NCAA coaches develop humans. They launch HS teenagers into adulthood. This is college coaching. Yes this includes life skills and guidance. Grades tanking? Coach needs to know and refer you to academic resources so you remain eligible. Feeling suicidal? Coach needs to know and to refer you (or physically take you) to health care. Parents divorcing? Roommate on heroin? Pregnant? Cheated on your bf/gf on the team? Feeling unsafe being gay? Eating disorder? This is college coaching.
And generations change... they reliably get soft and needy compared to “when we were 18.” Also part of college coaching. NCAA coaches willingly adapt or they can move on.
NCAA coaches need to have the ability to coach 14 males and 14 females to have a combined cross country program. Not 3. Yes, obviously focus on the elites, but the whole team includes the also-rans.
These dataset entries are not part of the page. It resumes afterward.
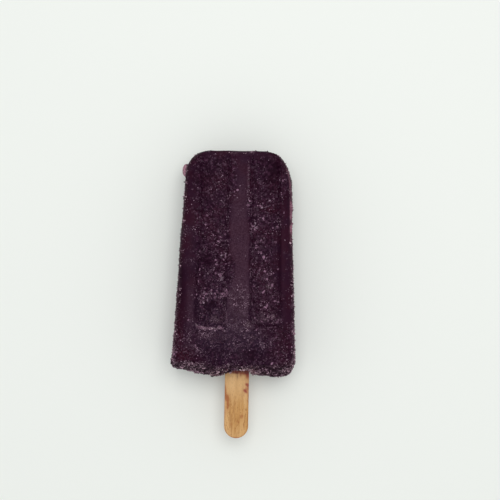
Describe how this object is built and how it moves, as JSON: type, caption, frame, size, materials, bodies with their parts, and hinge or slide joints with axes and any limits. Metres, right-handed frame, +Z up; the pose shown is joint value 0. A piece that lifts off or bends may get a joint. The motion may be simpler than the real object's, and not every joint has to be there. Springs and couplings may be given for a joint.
{
  "type": "ice lolly",
  "caption": "Tapered block of dark fruit ice with two channels in each broad face, frozen onto a flat wooden stick with a round end.",
  "frame": {"origin": "middle of the footprint, on the surface that the lolly lies on", "axes": "+Y along the lolly towards the tip, the stick points along -Y; +Z up, out of the shown broad face; +X to the right"},
  "size_m": [0.0512, 0.1194, 0.0262],
  "materials": {
    "fruit_ice": "dark purple frozen fruit juice, grainy with pale ice crystals, frosted on the ribs, rims and round the stick",
    "birch_wood": "bare sanded pale wood with grain along the stick and a few juice stains"
  },
  "bodies": {
    "root": {"ice_block": "fruit_ice", "stick": "birch_wood"}
  },
  "joints": []
}
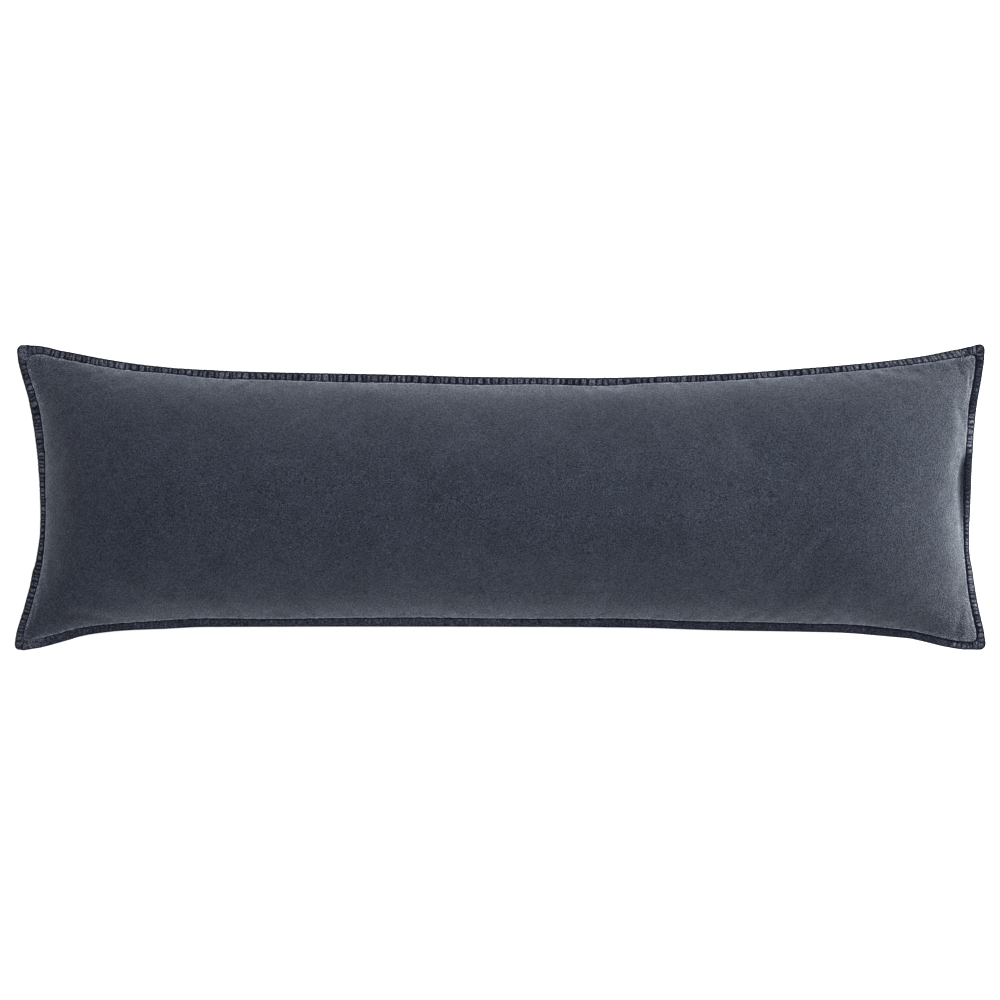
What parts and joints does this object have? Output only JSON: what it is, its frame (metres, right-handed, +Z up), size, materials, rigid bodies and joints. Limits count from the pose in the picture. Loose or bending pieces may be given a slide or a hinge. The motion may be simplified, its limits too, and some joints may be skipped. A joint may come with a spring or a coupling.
{
  "type": "lumbar pillow",
  "caption": "Long lumbar pillow in washed slate-blue velvet with a narrow puckered trim, lying on its back and ready to be placed on a bed or sofa.",
  "frame": {"origin": "middle of the pillow's box, on the surface it lies on", "axes": "+X along the pillow, +Y across it towards the puckered long side, +Z up out of its face"},
  "size_m": [1.2634, 0.3978, 0.1723],
  "materials": {
    "panel_velvet": "washed cotton velvet, matt with a soft sheen at grazing angles",
    "trim_velvet": "washed cotton velvet, folded and puckered"
  },
  "bodies": {
    "root": {"pillow_body": "panel_velvet", "trim_long_strip": "trim_velvet", "trim_left_strip": "trim_velvet", "trim_closing_side": "trim_velvet"}
  },
  "joints": []
}
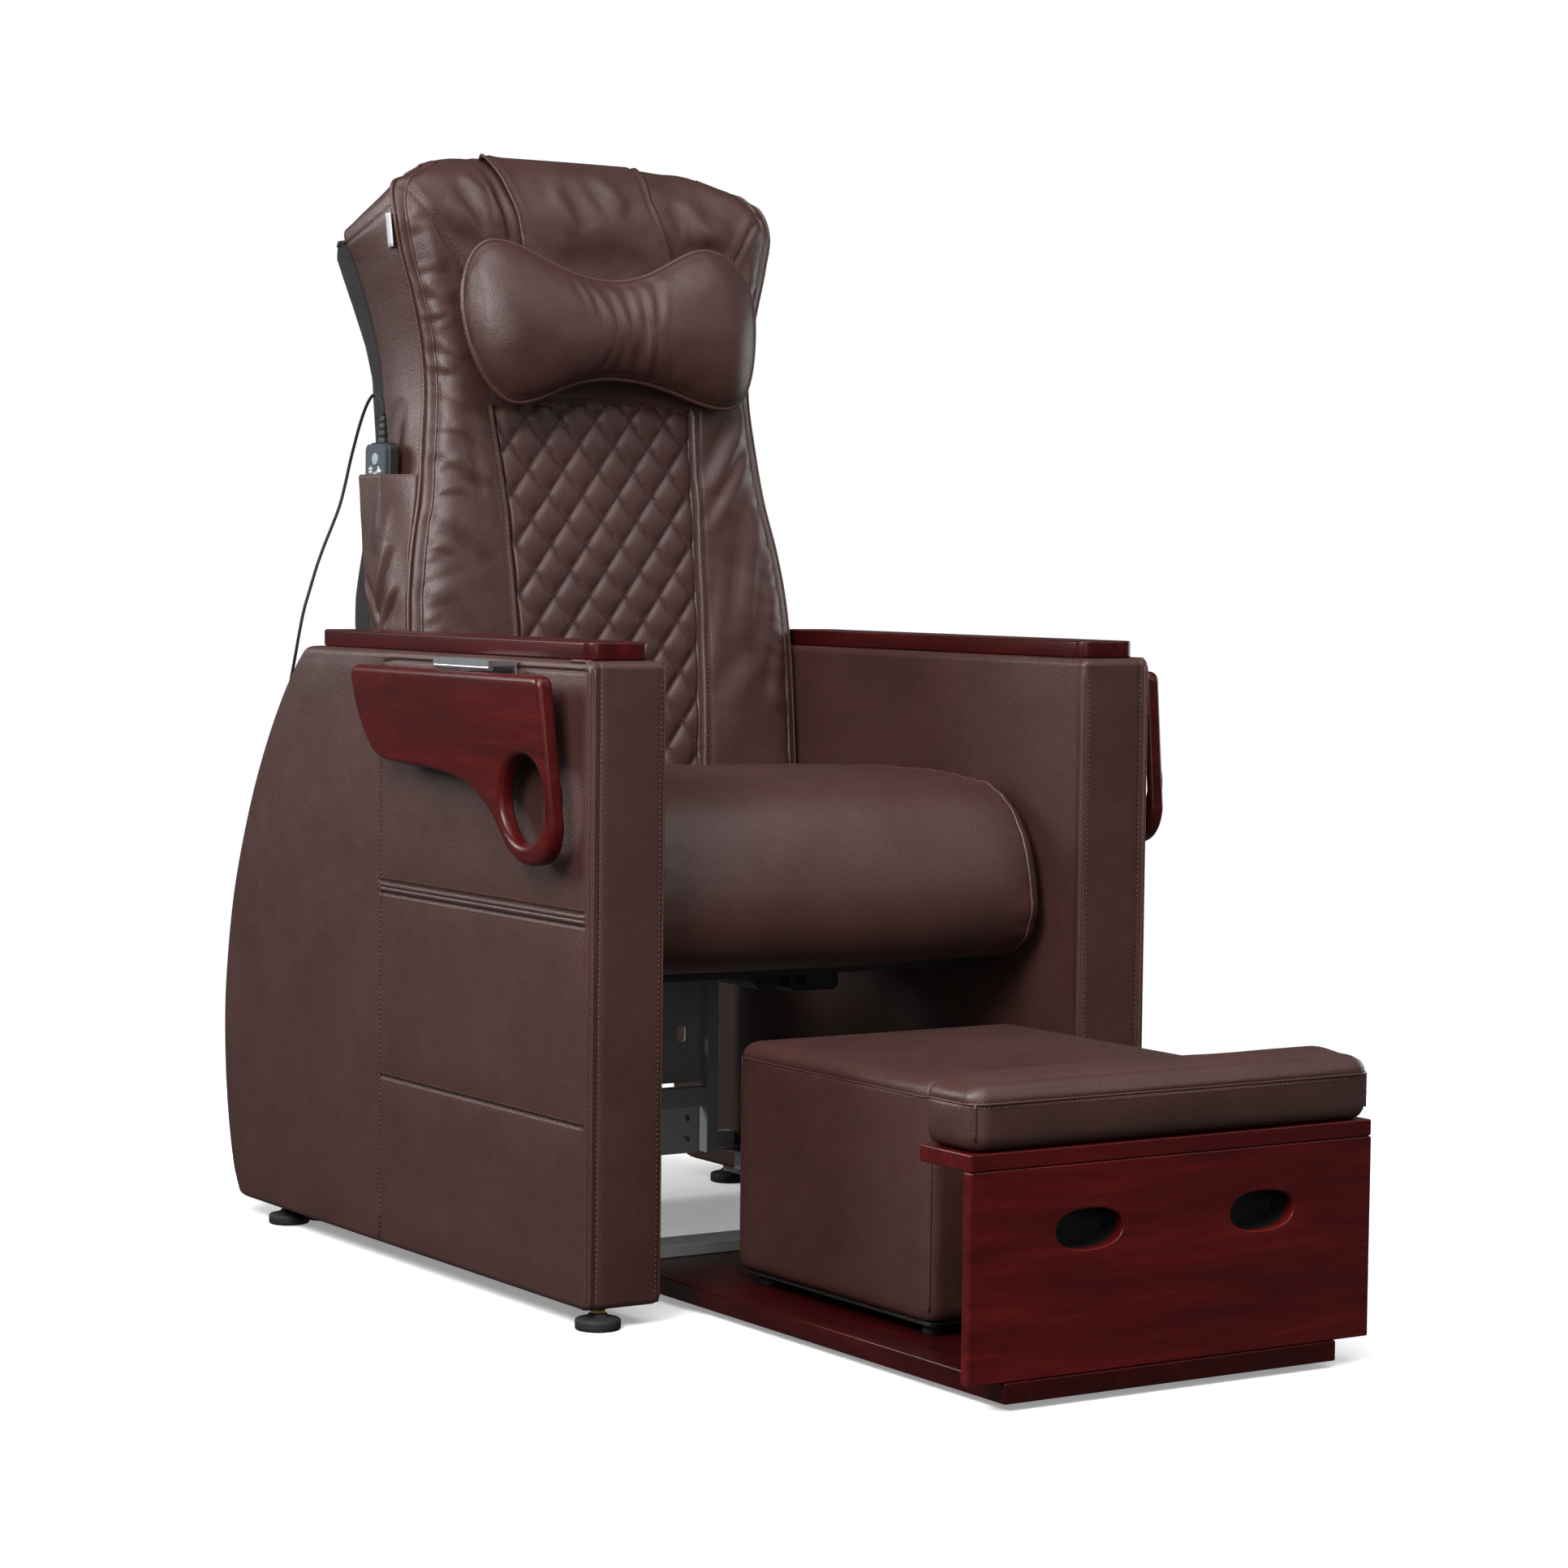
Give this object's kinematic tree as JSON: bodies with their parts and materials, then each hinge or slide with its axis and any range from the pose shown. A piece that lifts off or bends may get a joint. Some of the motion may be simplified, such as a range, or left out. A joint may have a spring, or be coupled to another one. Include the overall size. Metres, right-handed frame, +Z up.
{
  "type": "pedicure spa chair",
  "caption": "Upholstered pedicure chair with reclining back, head pillow, corded handset, flip-up side trays and a pull-out foot bench with a stool.",
  "frame": {"origin": "on the floor, under the middle of the chair's box", "axes": "+Z up; the sitter faces -Y; +X is the sitter's left when seen from behind, the handset is on -X"},
  "size_m": [0.7394, 1.277, 1.1595],
  "materials": {
    "leather": "satin dark brown synthetic leather",
    "wood": "satin red mahogany lacquer",
    "plywood": "bare plywood",
    "grey_paint": "grey powder coat",
    "steel": "zinc plated steel",
    "aluminium": "drawn tube",
    "black_plastic": "moulded black",
    "handset_blue": "satin blue grey",
    "button_grey": "soft grey keys",
    "black_cloth": "black stretch cloth",
    "rubber": "matt black rubber"
  },
  "bodies": {
    "base": {"actuator_gearbox": "black_plastic", "actuator_motor": "black_plastic", "actuator_tube": "aluminium", "control_box": "black_plastic", "cord_gland": "black_plastic", "front_left_levelling_foot": "rubber", "front_right_levelling_foot": "rubber", "handset_cord": "rubber", "inner_left_levelling_foot": "rubber", "inner_right_levelling_foot": "rubber", "left_arm_cap": "wood", "left_arm_panel": "leather", "left_recline_bracket": "steel", "left_slide_rail": "steel", "left_tray_hinge": "steel", "mains_inlet": "black_plastic", "rear_frame": "grey_paint", "rear_left_levelling_foot": "rubber", "rear_lower_plate": "grey_paint", "rear_panel": "grey_paint", "rear_right_levelling_foot": "rubber", "right_arm_cap": "wood", "right_arm_panel": "leather", "right_recline_bracket": "steel", "right_slide_rail": "steel", "right_tray_hinge": "steel", "seat_cushion": "leather", "seat_frame": "grey_paint", "seat_pan": "plywood"},
    "backrest": {"backrest_cushion": "leather", "back_shell": "black_cloth", "back_frame": "steel", "recline_shaft": "steel", "lever_pin": "steel", "massage_motor": "black_plastic", "handset_pocket": "leather", "handset_case": "black_plastic", "handset_face": "handset_blue", "handset_strain_relief": "black_plastic"},
    "pillow": {"head_pillow": "leather", "pillow_strap": "leather"},
    "actuator_rod": {"actuator_rod": "steel"},
    "left_tray": {"left_tray": "wood", "left_tray_leaf": "steel"},
    "right_tray": {"right_tray": "wood", "right_tray_leaf": "steel"},
    "foot_bench": {"bench_front_panel": "wood", "bench_top_board": "wood", "bench_base_board": "wood", "bench_cushion": "leather", "left_bench_glide": "rubber", "right_bench_glide": "rubber", "bench_brace": "wood", "carriage_bar": "grey_paint"},
    "stool": {"stool_body": "leather", "stool_base": "rubber"},
    "button_1": {"handset_button_1": "button_grey"},
    "button_2": {"handset_button_2": "button_grey"},
    "button_3": {"handset_button_3": "button_grey"},
    "button_4": {"handset_button_4": "button_grey"}
  },
  "joints": [
    {"name": "recline", "type": "hinge", "parent": "base", "child": "backrest", "pos_m": [0, 0.3485, 0.43], "axis": [-1, 0, 0], "range_deg": [0, 40], "deforming": ["handset_cord"]},
    {"name": "actuator_stroke", "type": "slide", "parent": "base", "child": "actuator_rod", "axis": [0, -1, 0], "range_m": [0, 0.089]},
    {"name": "pillow_height", "type": "slide", "parent": "backrest", "child": "pillow", "axis": [0, 0, 1], "range_m": [-0.03, 0.04], "deforming": ["pillow_strap"]},
    {"name": "left_tray_flip", "type": "hinge", "parent": "base", "child": "left_tray", "pos_m": [-0.361, 0, 0.622], "axis": [0, 1, 0], "range_deg": [0, 92]},
    {"name": "right_tray_flip", "type": "hinge", "parent": "base", "child": "right_tray", "pos_m": [0.361, 0, 0.622], "axis": [0, -1, 0], "range_deg": [0, 92]},
    {"name": "bench_slide", "type": "slide", "parent": "base", "child": "foot_bench", "axis": [0, 1, 0], "range_m": [0, 0.42]},
    {"name": "stool_slide", "type": "slide", "parent": "foot_bench", "child": "stool", "axis": [0, -1, 0], "range_m": [0, 0.1]},
    {"name": "button_1_press", "type": "slide", "parent": "backrest", "child": "button_1", "axis": [1, 0, 0], "range_m": [0, 0.0012], "stiffness_N_per_m": 400},
    {"name": "button_2_press", "type": "slide", "parent": "backrest", "child": "button_2", "axis": [1, 0, 0], "range_m": [0, 0.0012], "stiffness_N_per_m": 400},
    {"name": "button_3_press", "type": "slide", "parent": "backrest", "child": "button_3", "axis": [1, 0, 0], "range_m": [0, 0.0012], "stiffness_N_per_m": 400},
    {"name": "button_4_press", "type": "slide", "parent": "backrest", "child": "button_4", "axis": [1, 0, 0], "range_m": [0, 0.0012], "stiffness_N_per_m": 400}
  ],
  "couplings": [
    {"joint": "actuator_stroke", "follows": "recline", "m_per_rad": 0.12738}
  ]
}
Transfers. Coaches accepting transfers are also accepting the associated baggage. What happened that those athletes are transferring? Did they fail to evaluate their fit with the first college program? Did they fail to connect? Are they getting it right this second time? The answer is sometimes yes, sometimes no. Recruit well. Ensure the fit. “OMG you coach Legat? Then I will definitely do well here [as a transfer walk on]!” Mmmm no.
Coaches who just want to train self-motivated, mature athletes should coach elites.